The ban would have cost Turner millions in potential profits from planned nursing homes in Indiana.
For his part, Turner has said in press statements that he has done nothing wrong and acknowledged a stake in the nursing home business. Turner also recused himself from votes on the issue in public but spoke out against it in private meetings of the House Republican caucus.
Unlike a full-time legislature, such as the U.S. Congress, or the legislature of a larger state like New York, part-time, citizen legislatures are comprised of lawmakers who typically maintain careers outside politics. The two separate jobs — representing the public and working in private — can clash.
But supporters of the part-time model also point out that legislatures filled with farmers, bankers, teachers and numerous other professions, provide a diversity of viewpoints unobtainable in full-time legislatures, which are typically filled with lawyers.
When asked last week if he had any concerns about Turner's efforts inside the private caucus meetings, House Ways and Means Chairman Tim Brown, R-Crawfordsville, referenced advice a former Democratic lawmaker once offered on the House floor.
"I remember a wise veteran legislator, Dale Grubb, one time got to the front of the microphone and said that if we were going to be restrictive of how people looked at this issue, we were going to devalue ourselves to become a full-time legislature," Brown said. "So I think I follow the Dale Grubb advice that we need to have citizens of all walks and all aspects."
The House ethics code itself provides somewhat conflicting guidance in Turner's case.
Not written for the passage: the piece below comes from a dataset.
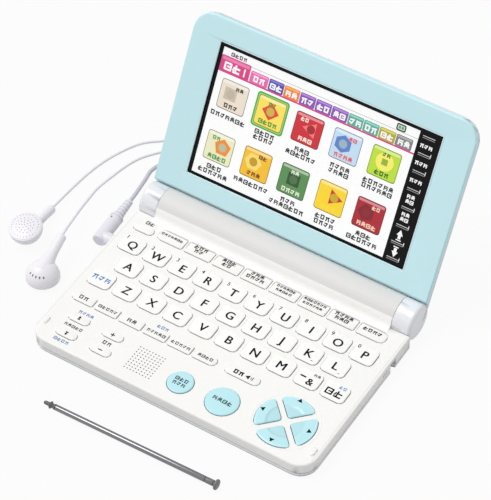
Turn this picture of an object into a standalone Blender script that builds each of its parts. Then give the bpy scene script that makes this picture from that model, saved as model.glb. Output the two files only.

On one hand, it bars lawmakers from using their elected office for the direct benefit of themselves or their families. But it also tasks lawmakers with providing their "expertise" in an area during a debate.
Ed Feigenbaum, a veteran observer of Indiana politics, dissected the ethics troubles that are unique to part-time legislatures in a 2006 article for the Indiana Law Review. Lacking some clear-cut ethics laws, it's even more important for lawmakers to be vigilant about ethical conduct and the limits they do place on themselves, he wrote.
But he said that has not often been the case inside the Statehouse.
"Lawmakers are often reluctant to be too comprehensive or demanding when the laws they draft apply to them, and Indiana's ethics rules for legislators are briefer and less proscriptive than the code of ethics that Indiana's lobbyists have drafted for themselves," Feigenbaum wrote.
Lacking black-and-white guidelines on Turner's actions, the members of the House Ethics Committee will have to examine shades of gray in deciding which conflicts of interest are acceptable and which ones go too far for a citizen legislature.